Mr Etong said genuine farmers are not able to access government loans to plant cassava due to difficult strings attached.
He said it was impracticable for a farmer in the village to get a civil servant of level 14 and a permanent secretary to guarantee government loans.
Mr Etong also lamented the exclusion of the association from the decision-making process of matters concerning farmers.
Recently, the Akwa Ibom State government flagged off the sale of Ebonyi State bagged garri to residents of the state.
The flag-off was done by the State Commissioner of Agriculture, Glory Edet, at the state secretariat ground, where three cups of garri were sold for N100.
This newspaper learnt that as early as 9 a.m. that Wednesday, the 500 tickets meant for the day were already exhausted.
The sales which were coordinated by directors and other senior officials in the Ministry of Agriculture pegged N2,000 as the benchmark of the highest quantity an individual could buy.

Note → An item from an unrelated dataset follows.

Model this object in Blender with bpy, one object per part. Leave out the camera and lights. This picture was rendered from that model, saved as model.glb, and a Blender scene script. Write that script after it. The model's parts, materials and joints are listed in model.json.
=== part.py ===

Findings revealed that though the sales were done for two days, only 500 persons bought the product on the first day in a state of over 5 million population.
Meanwhile, at Ikot Okubo market, less than a kilometer away from the state secretariat, one cup of garri was sold at N100 when this reporter visited that Wednesday afternoon.
As of the time of filing this report, there was no information on why the government chose to sell the staple at the secretariat rather than in the market.
The Commissioner for Agriculture, Mrs Edet did not respond to PREMIUM TIMES’s calls and texts seeking comment.
The Commissioner for Information, Ini Ememobong who asked that the questions be sent to him as text messages did not also respond as of the time of filing this report.